-------- DATASET SECTION --------
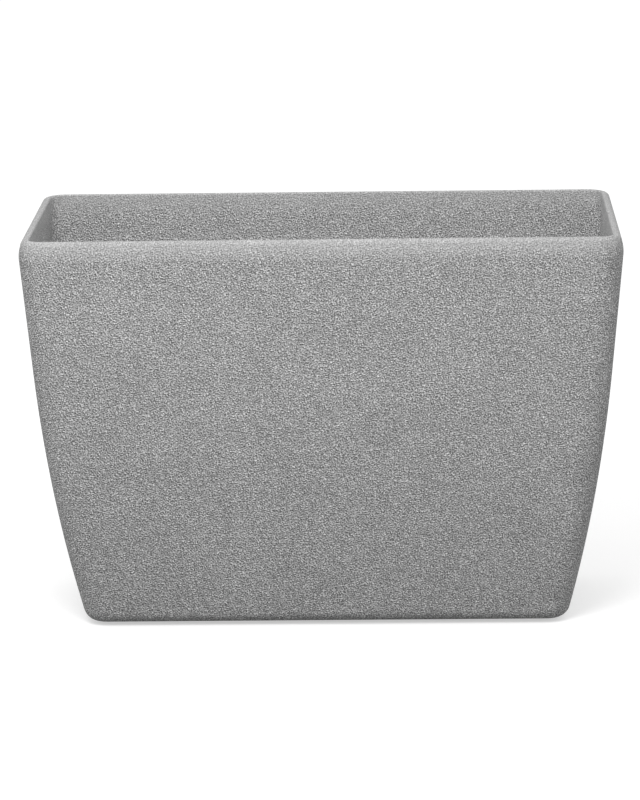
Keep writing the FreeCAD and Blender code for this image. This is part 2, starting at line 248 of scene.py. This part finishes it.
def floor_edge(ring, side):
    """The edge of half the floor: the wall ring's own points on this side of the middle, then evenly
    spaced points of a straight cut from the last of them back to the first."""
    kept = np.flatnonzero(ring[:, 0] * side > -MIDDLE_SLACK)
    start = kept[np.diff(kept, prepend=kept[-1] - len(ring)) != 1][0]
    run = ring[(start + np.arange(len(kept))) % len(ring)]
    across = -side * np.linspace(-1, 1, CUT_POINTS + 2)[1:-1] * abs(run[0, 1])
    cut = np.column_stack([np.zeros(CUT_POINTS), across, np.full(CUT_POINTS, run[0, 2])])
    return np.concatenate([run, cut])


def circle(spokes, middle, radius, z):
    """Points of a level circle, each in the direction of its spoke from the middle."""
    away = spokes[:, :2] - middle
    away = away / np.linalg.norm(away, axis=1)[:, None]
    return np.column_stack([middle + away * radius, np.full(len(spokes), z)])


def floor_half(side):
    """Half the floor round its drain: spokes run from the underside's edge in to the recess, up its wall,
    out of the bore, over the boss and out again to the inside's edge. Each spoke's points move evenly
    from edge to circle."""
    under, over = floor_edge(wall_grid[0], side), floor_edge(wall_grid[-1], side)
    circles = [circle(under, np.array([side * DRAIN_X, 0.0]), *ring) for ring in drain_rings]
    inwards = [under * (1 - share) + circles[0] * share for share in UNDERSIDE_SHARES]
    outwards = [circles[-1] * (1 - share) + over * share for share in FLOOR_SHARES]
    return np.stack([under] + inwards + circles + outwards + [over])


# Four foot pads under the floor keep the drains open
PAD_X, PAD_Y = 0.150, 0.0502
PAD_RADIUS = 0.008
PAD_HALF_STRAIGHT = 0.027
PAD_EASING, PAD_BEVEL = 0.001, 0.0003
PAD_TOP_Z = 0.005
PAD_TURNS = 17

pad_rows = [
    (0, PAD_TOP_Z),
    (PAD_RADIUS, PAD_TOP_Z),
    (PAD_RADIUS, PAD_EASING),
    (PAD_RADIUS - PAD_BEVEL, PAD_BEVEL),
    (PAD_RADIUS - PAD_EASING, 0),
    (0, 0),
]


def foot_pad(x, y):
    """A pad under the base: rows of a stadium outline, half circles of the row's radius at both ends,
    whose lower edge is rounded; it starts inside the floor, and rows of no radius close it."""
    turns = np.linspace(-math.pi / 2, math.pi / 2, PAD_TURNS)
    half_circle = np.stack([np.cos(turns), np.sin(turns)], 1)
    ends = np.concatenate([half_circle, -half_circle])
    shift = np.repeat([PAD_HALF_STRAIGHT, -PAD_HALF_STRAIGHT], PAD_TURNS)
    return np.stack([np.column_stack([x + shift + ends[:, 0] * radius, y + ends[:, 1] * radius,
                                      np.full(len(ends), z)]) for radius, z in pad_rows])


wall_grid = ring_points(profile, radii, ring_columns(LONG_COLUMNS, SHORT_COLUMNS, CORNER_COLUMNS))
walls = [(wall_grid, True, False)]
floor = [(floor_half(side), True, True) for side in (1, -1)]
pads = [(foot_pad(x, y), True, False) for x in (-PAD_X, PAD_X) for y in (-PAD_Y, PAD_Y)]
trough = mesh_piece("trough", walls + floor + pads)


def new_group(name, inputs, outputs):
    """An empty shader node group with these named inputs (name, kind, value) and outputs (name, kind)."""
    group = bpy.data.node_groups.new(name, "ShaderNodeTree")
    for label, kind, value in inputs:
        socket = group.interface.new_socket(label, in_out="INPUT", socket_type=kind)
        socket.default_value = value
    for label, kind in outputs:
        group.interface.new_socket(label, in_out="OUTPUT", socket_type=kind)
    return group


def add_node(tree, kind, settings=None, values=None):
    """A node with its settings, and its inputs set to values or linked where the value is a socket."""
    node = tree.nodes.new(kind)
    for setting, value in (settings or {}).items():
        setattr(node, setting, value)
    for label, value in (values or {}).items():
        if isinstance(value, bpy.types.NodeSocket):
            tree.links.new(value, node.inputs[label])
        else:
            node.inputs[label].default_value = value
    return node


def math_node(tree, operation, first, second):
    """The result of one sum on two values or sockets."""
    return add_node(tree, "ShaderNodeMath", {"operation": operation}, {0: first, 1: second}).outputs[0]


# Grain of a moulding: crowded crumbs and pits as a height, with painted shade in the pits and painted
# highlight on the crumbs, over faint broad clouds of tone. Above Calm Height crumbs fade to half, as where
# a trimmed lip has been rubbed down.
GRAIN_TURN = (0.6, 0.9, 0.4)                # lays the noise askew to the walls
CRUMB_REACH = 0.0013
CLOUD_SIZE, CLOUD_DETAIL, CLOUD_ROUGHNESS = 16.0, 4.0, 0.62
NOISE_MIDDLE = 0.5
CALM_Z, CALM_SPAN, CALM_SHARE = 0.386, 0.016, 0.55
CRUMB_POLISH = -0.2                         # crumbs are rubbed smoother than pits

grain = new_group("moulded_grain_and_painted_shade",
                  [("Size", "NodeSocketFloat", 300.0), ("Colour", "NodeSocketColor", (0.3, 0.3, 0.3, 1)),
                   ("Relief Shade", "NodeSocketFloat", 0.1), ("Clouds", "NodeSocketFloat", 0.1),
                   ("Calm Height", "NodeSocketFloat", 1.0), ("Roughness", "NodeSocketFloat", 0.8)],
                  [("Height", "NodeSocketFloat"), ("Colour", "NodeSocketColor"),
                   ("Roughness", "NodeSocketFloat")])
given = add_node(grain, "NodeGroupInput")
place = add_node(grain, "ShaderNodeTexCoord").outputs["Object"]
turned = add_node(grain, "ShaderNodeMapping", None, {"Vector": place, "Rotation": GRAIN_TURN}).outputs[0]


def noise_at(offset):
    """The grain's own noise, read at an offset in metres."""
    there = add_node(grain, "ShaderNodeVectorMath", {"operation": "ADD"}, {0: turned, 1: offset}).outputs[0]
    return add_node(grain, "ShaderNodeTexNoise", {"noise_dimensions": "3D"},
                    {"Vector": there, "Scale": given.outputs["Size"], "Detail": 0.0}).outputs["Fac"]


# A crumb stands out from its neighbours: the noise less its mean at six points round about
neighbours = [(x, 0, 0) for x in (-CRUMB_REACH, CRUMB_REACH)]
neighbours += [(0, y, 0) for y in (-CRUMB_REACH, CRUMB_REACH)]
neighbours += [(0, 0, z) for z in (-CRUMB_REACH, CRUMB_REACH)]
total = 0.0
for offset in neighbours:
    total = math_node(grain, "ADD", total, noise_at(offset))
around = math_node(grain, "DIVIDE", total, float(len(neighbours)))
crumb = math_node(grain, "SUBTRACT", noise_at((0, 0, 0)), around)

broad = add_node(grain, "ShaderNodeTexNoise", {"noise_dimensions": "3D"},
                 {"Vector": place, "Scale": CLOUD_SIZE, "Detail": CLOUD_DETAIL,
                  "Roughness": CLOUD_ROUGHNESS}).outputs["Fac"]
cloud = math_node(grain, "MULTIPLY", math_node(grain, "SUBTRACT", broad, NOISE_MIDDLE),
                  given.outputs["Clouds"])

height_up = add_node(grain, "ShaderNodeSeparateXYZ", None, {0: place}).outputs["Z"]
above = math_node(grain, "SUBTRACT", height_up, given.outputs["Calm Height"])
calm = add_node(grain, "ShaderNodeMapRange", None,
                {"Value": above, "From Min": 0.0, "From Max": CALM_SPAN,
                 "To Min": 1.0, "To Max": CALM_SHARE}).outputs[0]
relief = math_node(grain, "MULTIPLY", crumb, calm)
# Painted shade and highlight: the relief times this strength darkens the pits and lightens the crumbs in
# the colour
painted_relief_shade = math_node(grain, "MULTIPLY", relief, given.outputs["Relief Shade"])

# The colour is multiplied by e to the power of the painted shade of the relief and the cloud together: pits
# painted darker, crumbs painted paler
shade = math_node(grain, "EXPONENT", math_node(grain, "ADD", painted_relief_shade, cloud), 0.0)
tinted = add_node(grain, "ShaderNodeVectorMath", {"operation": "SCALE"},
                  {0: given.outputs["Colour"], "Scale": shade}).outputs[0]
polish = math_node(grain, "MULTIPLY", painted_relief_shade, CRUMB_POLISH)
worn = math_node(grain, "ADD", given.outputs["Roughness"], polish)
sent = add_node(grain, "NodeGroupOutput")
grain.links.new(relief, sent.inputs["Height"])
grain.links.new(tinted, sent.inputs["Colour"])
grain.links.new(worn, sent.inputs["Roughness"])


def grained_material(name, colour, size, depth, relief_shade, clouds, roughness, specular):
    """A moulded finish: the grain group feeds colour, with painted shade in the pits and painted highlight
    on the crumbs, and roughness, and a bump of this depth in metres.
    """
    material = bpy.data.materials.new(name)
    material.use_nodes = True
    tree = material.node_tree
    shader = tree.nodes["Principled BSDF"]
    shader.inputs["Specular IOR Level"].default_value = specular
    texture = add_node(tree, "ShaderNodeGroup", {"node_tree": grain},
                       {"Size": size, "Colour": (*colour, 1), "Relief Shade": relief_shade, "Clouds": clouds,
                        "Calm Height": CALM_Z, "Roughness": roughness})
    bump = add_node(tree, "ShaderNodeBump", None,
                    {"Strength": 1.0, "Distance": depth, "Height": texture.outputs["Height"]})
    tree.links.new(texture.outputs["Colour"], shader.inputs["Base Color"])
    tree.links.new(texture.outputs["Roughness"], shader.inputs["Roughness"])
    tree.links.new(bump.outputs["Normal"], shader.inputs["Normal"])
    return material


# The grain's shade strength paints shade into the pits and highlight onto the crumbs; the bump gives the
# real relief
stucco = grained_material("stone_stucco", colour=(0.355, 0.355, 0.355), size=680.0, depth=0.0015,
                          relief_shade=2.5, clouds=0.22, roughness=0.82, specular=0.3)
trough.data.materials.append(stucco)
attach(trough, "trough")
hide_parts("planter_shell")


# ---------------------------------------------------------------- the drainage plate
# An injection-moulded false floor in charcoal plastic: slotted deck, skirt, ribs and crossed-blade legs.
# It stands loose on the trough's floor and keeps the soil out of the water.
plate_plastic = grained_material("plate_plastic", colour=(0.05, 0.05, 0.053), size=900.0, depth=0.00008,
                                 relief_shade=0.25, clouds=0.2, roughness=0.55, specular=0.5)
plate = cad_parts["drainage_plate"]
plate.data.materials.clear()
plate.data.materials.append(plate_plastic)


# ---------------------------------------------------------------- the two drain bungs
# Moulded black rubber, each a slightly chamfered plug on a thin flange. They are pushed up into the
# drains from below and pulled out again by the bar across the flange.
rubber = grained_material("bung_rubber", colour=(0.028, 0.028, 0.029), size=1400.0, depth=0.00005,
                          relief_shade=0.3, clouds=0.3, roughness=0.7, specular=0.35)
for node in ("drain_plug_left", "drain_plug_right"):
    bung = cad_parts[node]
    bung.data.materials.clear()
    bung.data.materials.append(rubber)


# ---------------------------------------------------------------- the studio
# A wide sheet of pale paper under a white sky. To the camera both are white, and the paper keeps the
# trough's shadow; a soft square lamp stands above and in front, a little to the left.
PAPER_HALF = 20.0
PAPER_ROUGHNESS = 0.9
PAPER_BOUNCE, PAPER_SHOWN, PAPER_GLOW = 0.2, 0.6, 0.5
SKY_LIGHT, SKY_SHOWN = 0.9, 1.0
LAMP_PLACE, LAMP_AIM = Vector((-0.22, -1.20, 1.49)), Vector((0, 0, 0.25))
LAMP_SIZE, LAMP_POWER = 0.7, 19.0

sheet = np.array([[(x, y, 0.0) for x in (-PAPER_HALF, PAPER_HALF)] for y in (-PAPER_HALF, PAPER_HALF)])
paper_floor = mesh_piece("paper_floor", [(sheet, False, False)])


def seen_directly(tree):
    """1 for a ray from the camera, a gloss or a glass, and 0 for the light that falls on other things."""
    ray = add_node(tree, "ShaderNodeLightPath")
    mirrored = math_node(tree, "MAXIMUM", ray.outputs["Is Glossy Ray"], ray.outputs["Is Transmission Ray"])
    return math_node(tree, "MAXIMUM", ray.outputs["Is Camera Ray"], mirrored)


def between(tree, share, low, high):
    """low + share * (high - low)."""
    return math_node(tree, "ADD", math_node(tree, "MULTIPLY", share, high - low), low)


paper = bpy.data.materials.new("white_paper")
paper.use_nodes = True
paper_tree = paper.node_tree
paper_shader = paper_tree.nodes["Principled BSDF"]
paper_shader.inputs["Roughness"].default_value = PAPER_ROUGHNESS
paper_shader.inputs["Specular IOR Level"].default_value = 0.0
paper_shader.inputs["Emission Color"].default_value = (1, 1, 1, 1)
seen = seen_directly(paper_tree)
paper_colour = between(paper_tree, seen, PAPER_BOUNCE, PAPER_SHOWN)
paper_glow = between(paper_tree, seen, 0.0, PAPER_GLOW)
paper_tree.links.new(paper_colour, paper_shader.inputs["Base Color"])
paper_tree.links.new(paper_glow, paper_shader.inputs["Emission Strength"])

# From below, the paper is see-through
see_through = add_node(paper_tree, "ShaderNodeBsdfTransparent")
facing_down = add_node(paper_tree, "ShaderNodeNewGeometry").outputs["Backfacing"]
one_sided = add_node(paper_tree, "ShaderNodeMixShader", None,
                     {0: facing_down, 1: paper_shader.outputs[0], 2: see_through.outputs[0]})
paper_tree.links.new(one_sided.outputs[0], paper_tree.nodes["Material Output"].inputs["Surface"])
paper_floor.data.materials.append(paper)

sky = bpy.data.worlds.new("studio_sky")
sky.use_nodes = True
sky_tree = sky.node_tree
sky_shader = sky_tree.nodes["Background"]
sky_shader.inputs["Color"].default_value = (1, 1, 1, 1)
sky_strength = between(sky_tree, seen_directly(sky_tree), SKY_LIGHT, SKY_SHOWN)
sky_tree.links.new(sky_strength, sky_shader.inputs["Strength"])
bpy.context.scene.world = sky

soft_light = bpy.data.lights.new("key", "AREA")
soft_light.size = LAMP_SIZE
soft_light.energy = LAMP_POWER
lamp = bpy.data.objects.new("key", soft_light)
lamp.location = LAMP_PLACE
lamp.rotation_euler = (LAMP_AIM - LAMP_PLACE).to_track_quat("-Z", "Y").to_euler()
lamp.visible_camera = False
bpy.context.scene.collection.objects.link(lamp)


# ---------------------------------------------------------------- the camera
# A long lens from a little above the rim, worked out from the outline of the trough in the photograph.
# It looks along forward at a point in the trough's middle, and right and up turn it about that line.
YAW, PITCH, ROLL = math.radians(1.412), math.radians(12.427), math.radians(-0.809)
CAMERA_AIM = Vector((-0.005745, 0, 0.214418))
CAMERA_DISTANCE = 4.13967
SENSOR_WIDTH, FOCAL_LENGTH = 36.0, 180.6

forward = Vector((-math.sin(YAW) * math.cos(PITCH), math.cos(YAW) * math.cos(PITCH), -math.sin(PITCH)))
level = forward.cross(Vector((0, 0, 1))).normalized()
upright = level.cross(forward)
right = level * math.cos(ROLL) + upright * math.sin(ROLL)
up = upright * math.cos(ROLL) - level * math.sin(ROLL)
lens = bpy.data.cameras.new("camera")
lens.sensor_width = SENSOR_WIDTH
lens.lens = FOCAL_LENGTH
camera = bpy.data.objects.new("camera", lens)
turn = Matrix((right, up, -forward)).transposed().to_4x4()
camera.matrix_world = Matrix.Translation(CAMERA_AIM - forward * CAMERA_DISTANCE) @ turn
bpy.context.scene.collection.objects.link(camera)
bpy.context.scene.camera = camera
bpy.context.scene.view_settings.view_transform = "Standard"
--------
• [YOUR INSTRUCTIONS] Collect the lines of the data that carry the word "trough".

• [FINAL RESULT]
trough = mesh_piece("trough", walls + floor + pads)
trough.data.materials.append(stucco)
attach(trough, "trough")
# It stands loose on the trough's floor and keeps the soil out of the water.
# trough's shadow; a soft square lamp stands above and in front, a little to the left.
# A long lens from a little above the rim, worked out from the outline of the trough in the photograph.
# It looks along forward at a point in the trough's middle, and right and up turn it about that line.